> _RAW DATA_

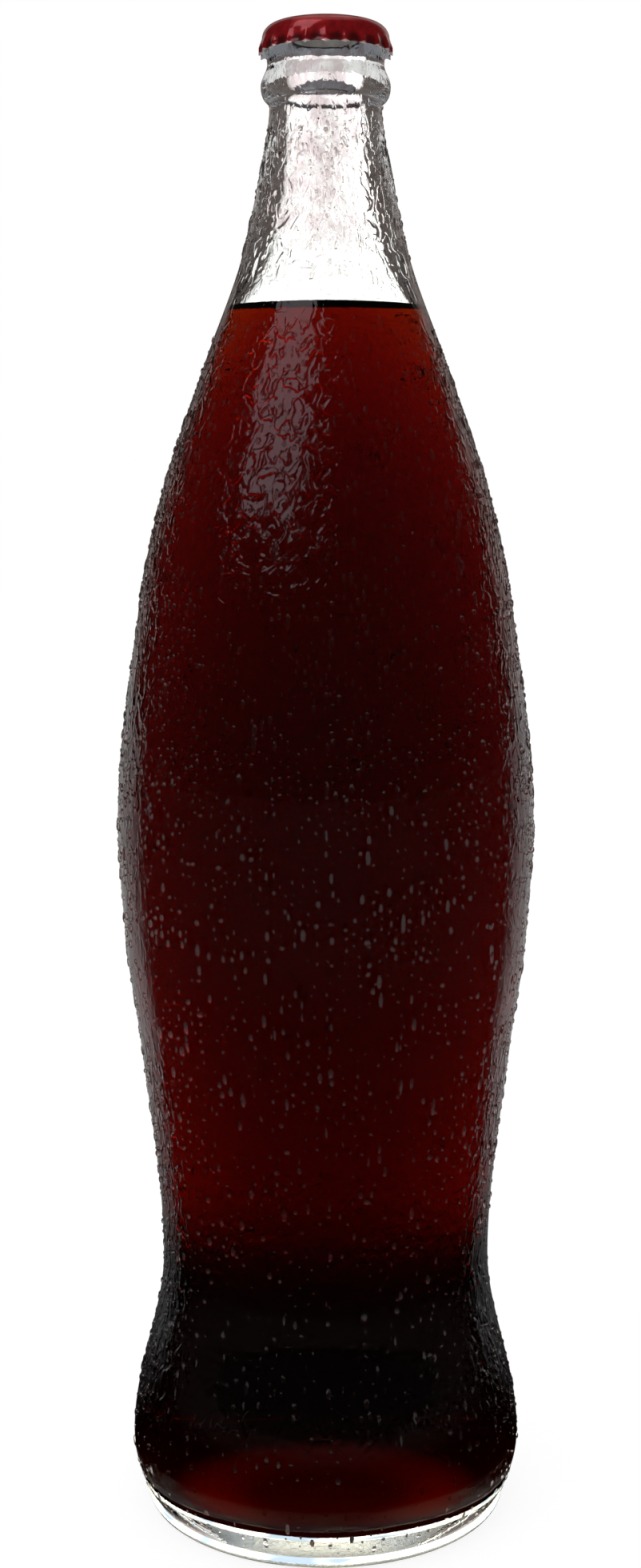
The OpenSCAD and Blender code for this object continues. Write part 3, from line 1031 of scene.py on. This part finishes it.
# The foot of the bottle stands this far in the wetness on the table, in metres, which lets the
# table's light into the glass
WET_H = 0.03 * MM

# The frame's size, the row that lies at the camera's own height, the column of the bottle's
# axis and the focal length, all in pixels, and the sensor's width in millimetres
FRAME_W, FRAME_H = 802, 1962
HORIZON_ROW = 656
AXIS_COLUMN = 407.5
FOCAL_PIXELS = 2676
SENSOR = 36.0

FLOOR_HALF = 6.0
LIGHT_BOUNCES = 32
MIRROR_BOUNCES = 8
# Light that has gone through more faces than this has been through the drink or the base
DEEP = 2.5
WHITE = (1.0, 1.0, 1.0)
# Colours of the painted glow under the bottle: bluish and yellowish for the pale crescent, red where
# it is seen through the drink; dusk for the dim parts of the room
BLUISH = (0.66, 0.82, 1.0)
YELLOWISH = (1.0, 1.0, 0.86)
RED_GLOW = (1.0, 0.06, 0.03)
DUSK = (1.0, 0.83, 0.78)
# The window's place and size in metres, its power and colour, and the height it is aimed at
WINDOW_PLACE = (-0.53, -0.59, 0.98)
WINDOW_SIZE = (0.7, 0.8)
WINDOW_POWER = 2.3
WINDOW_COLOUR = (0.97, 0.88, 0.95)
WINDOW_AIM = (0, 0, 0.22)


class BOTTLE_OT_stage(bpy.types.Operator):
    """Makes the floor, the soft light and the camera"""

    bl_idname = "bottle.stage"
    bl_label = "Stage"

    def execute(self, context):
        s = context.scene.bottle_stage
        self.floor(s)
        self.world()
        self.lamps()
        self.camera(s)
        scene = context.scene
        scene.view_settings.view_transform = "Standard"
        scene.cycles.max_bounces = LIGHT_BOUNCES
        scene.cycles.transmission_bounces = LIGHT_BOUNCES
        scene.cycles.glossy_bounces = MIRROR_BOUNCES
        return {"FINISHED"}

    def floor(self, s):
        mesh = bpy.data.meshes.new("floor")
        signs = ((-1, -1), (1, -1), (1, 1), (-1, 1))
        corners = [(x * FLOOR_HALF, y * FLOOR_HALF, WET_H) for x, y in signs]
        mesh.from_pydata(corners, [], [(0, 1, 2, 3)])
        floor = new_object("floor", mesh)
        material, nodes, shader = new_material("floor")
        set_inputs(shader, {"Base Color": (*s.floor_colour, 1.0), "Roughness": 0.9})
        path = nodes.add("ShaderNodeLightPath").outputs
        place = nodes.add("ShaderNodeTexCoord").outputs["Object"]
        away = nodes.add("ShaderNodeVectorMath", [place], operation="LENGTH").outputs["Value"]
        across, behind, _ = nodes.add("ShaderNodeSeparateXYZ", [place]).outputs
        aside = nodes.math("ABSOLUTE", nodes.math("ARCTAN2", across, behind))
        # Painted shadow: close to the bottle the floor is dark in reflections and through the glass,
        # and in reflections it shines only in wedges to the sides behind the bottle
        shaded = nodes.ramp(away, 0.08, 0.35, 0.02, 1.0)
        deep = nodes.math("GREATER_THAN", path["Transmission Depth"], DEEP)
        # Painted light: a faint ring under the base that glows through the drink, brighter behind
        through_drink = nodes.times(
            nodes.ramp(away, 0.008, 0.018, 0.06, 0.17), nodes.ramp(away, 0.017, 0.025, 1.0, 0.0))
        through_drink = nodes.times(through_drink, nodes.ramp(behind, -0.018, -0.004, 0.05, 1.0))
        mirrored = nodes.times(shaded, nodes.panel(aside, 0.4, 8, 18, 46, 67))
        level = nodes.mix(path["Is Glossy Ray"], 1.09, mirrored)
        turned = nodes.math("GREATER_THAN", path["Glossy Depth"], 0.5)
        far = nodes.times(shaded, 0.85)
        through = nodes.mix(turned, nodes.most(far, through_drink), 0.03)
        # Painted light: a bright patchy glow under the foot, bluish to yellowish, that makes the pale
        # crescent in the base
        patches = nodes.ramp(object_noise(nodes, 75.0, 2.0), 0.4, 0.52)
        foot = nodes.times(nodes.ramp(away, 0.042, 0.055, 1.0, 0.0),
                          nodes.mix(patches, 1.1, 2.6))
        through = nodes.mix(deep, nodes.most(far, foot), through)
        level = nodes.mix(path["Is Transmission Ray"], level, through)
        # Painted light: under the bottle, the glow seen through more than two faces of glass turns red
        red_glow_share = nodes.times(nodes.times(deep, path["Is Transmission Ray"]),
                             nodes.ramp(away, 0.036, 0.05, 1.0, 0.0))
        near = nodes.times(path["Is Transmission Ray"], nodes.ramp(away, 0.05, 0.06, 1.0, 0.0))
        pale = nodes.blend(patches, BLUISH, YELLOWISH)
        colour = nodes.blend(near, WHITE, pale)
        colour = nodes.blend(red_glow_share, colour, RED_GLOW)
        glow = nodes.add("ShaderNodeEmission", {"Color": colour, "Strength": level})
        share = nodes.math(
            "MAXIMUM",
            nodes.times(path["Is Camera Ray"], 0.8),
            nodes.most(path["Is Glossy Ray"], path["Is Transmission Ray"]))
        mix = nodes.add("ShaderNodeMixShader", {0: share, 1: shader.outputs[0], 2: glow.outputs[0]})
        nodes.link(mix.outputs[0], nodes.tree.nodes["Material Output"].inputs["Surface"])
        mesh.materials.append(material)

    def world(self):
        """A white room to the camera. In reflections it is dark but for a tall white panel on
        each side behind the bottle, and through the glass it is white but for light that the
        glass has turned inside itself."""
        world = bpy.data.worlds.new("studio")
        bpy.context.scene.world = world
        world.use_nodes = True
        nodes = Nodes(world.node_tree)
        background = world.node_tree.nodes["Background"]
        path = nodes.add("ShaderNodeLightPath").outputs
        facing = nodes.add("ShaderNodeTexCoord").outputs["Generated"]
        x, y, z = nodes.add("ShaderNodeSeparateXYZ", [facing]).outputs
        right = nodes.math("ARCTAN2", x, y)
        left = nodes.times(right, -1.0)
        aside = nodes.math("ABSOLUTE", right)

        plain = nodes.ramp(z, -0.2, 0.9, 0.55, 1.0)
        shine = nodes.math(
            "ADD", nodes.panel(right, 0.4, 12, 20, 36, 54), nodes.panel(left, 0.32, 12, 20, 30, 42))
        shine = nodes.math("ADD", shine, nodes.ramp(z, 0.8, 0.95, 0.015, 0.5))
        clear = nodes.math(
            "ADD", nodes.panel(aside, 0.45, 2, 9, 22, 36), nodes.panel(right, 2.1, 11, 20, 30, 46))
        clear = nodes.times(nodes.math("ADD", clear, 1.3), nodes.ramp(z, 0.35, 0.9, 1.0, 0.12))
        turned = nodes.math("GREATER_THAN", path["Glossy Depth"], 0.5)
        skimmed = nodes.math("LESS_THAN", path["Transmission Depth"], DEEP)
        clear = nodes.times(clear, nodes.mix(skimmed, 1.0, 0.22))
        through = nodes.mix(turned, clear, 0.11)
        level = nodes.mix(path["Is Camera Ray"], plain, 1.0)
        level = nodes.mix(path["Is Glossy Ray"], level, shine)
        level = nodes.mix(path["Is Transmission Ray"], level, through)
        white = nodes.most(nodes.ramp(level, 0.4, 1.0), path["Is Camera Ray"])
        colour = nodes.blend(white, DUSK, WHITE)
        nodes.link(colour, background.inputs["Color"])
        nodes.link(level, background.inputs["Strength"])

    def lamps(self):
        data = bpy.data.lights.new("window", "AREA")
        data.shape = "RECTANGLE"
        data.size, data.size_y = WINDOW_SIZE
        data.energy = WINDOW_POWER
        data.color = WINDOW_COLOUR
        lamp = new_object("window", data)
        lamp.location = WINDOW_PLACE
        aim = Vector(WINDOW_AIM) - Vector(WINDOW_PLACE)
        lamp.rotation_euler = aim.to_track_quat("-Z", "Y").to_euler()

    def camera(self, s):
        data = bpy.data.cameras.new("camera")
        data.sensor_fit = "AUTO"
        data.sensor_width = SENSOR
        data.lens = FOCAL_PIXELS * SENSOR / FRAME_H
        data.shift_y = (HORIZON_ROW - FRAME_H / 2) / FRAME_H
        data.shift_x = (FRAME_W / 2 - AXIS_COLUMN) / FRAME_H
        data.clip_start = 0.01
        camera = new_object("camera", data)
        camera.location = (0, -s.camera_distance, s.camera_height)
        camera.rotation_euler = (math.pi / 2, 0, 0)
        bpy.context.scene.camera = camera


class BOTTLE_PT_panel(bpy.types.Panel):
    """Buttons for the bottle's pieces"""

    bl_idname = "BOTTLE_PT_panel"
    bl_label = "Glass bottle"
    bl_space_type = "VIEW_3D"
    bl_region_type = "UI"
    bl_category = "Bottle"

    def draw(self, context):
        for group, steps in (
            (context.scene.bottle_stage, (BOTTLE_OT_stage,)),
            (context.scene.bottle_glass, (BOTTLE_OT_glass, BOTTLE_OT_drink)),
            (context.scene.bottle_crown, (BOTTLE_OT_crown, BOTTLE_OT_liner)),
            (context.scene.bottle_wet, (BOTTLE_OT_condensation,)),
        ):
            box = self.layout.box()
            for key in type(group).__annotations__:
                box.prop(group, key)
            for step in steps:
                box.operator(step.bl_idname)


CLASSES = (
    GlassSettings, CrownSettings, WetSettings, StageSettings,
    BOTTLE_OT_stage, BOTTLE_OT_glass, BOTTLE_OT_drink, BOTTLE_OT_crown, BOTTLE_OT_liner,
    BOTTLE_OT_condensation, BOTTLE_PT_panel,
)


def register():
    for cls in CLASSES:
        bpy.utils.register_class(cls)
    bpy.types.Scene.bottle_glass = PointerProperty(type=GlassSettings)
    bpy.types.Scene.bottle_crown = PointerProperty(type=CrownSettings)
    bpy.types.Scene.bottle_wet = PointerProperty(type=WetSettings)
    bpy.types.Scene.bottle_stage = PointerProperty(type=StageSettings)


def unregister():
    del bpy.types.Scene.bottle_stage
    del bpy.types.Scene.bottle_wet
    del bpy.types.Scene.bottle_crown
    del bpy.types.Scene.bottle_glass
    for cls in reversed(CLASSES):
        bpy.utils.unregister_class(cls)


def main():
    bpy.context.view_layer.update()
    register()
    bpy.ops.bottle.stage()
    bpy.ops.bottle.glass()
    bpy.ops.bottle.drink()
    bpy.ops.bottle.crown()
    bpy.ops.bottle.liner()
    bpy.ops.bottle.condensation()


if __name__ == "__main__":
    main()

> _OBJECTIVE_
Write out exactly, please, the lines beginning at the start of the material and ending with the line that holds "the floor, the", both included.

> _COMPLETE ANSWER_
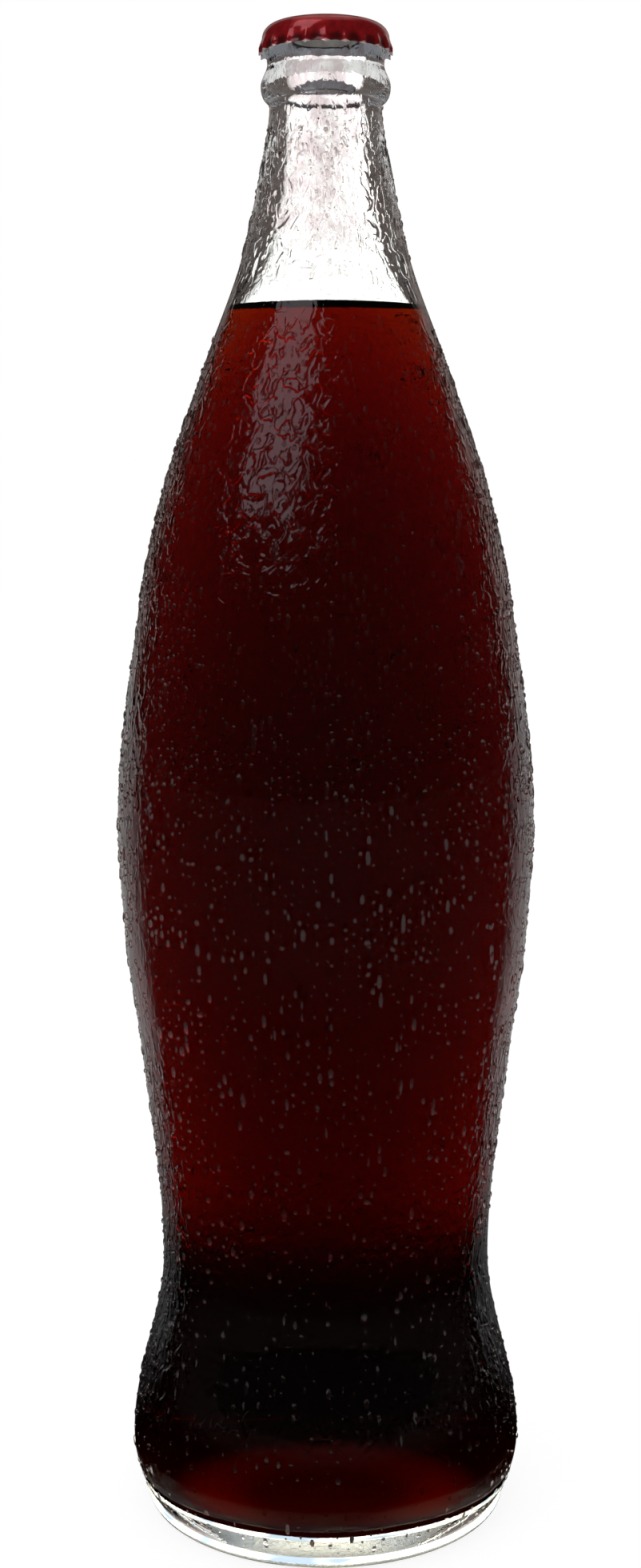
The OpenSCAD and Blender code for this object continues. Write part 3, from line 1031 of scene.py on. This part finishes it.
# The foot of the bottle stands this far in the wetness on the table, in metres, which lets the
# table's light into the glass
WET_H = 0.03 * MM

# The frame's size, the row that lies at the camera's own height, the column of the bottle's
# axis and the focal length, all in pixels, and the sensor's width in millimetres
FRAME_W, FRAME_H = 802, 1962
HORIZON_ROW = 656
AXIS_COLUMN = 407.5
FOCAL_PIXELS = 2676
SENSOR = 36.0

FLOOR_HALF = 6.0
LIGHT_BOUNCES = 32
MIRROR_BOUNCES = 8
# Light that has gone through more faces than this has been through the drink or the base
DEEP = 2.5
WHITE = (1.0, 1.0, 1.0)
# Colours of the painted glow under the bottle: bluish and yellowish for the pale crescent, red where
# it is seen through the drink; dusk for the dim parts of the room
BLUISH = (0.66, 0.82, 1.0)
YELLOWISH = (1.0, 1.0, 0.86)
RED_GLOW = (1.0, 0.06, 0.03)
DUSK = (1.0, 0.83, 0.78)
# The window's place and size in metres, its power and colour, and the height it is aimed at
WINDOW_PLACE = (-0.53, -0.59, 0.98)
WINDOW_SIZE = (0.7, 0.8)
WINDOW_POWER = 2.3
WINDOW_COLOUR = (0.97, 0.88, 0.95)
WINDOW_AIM = (0, 0, 0.22)


class BOTTLE_OT_stage(bpy.types.Operator):
    """Makes the floor, the soft light and the camera"""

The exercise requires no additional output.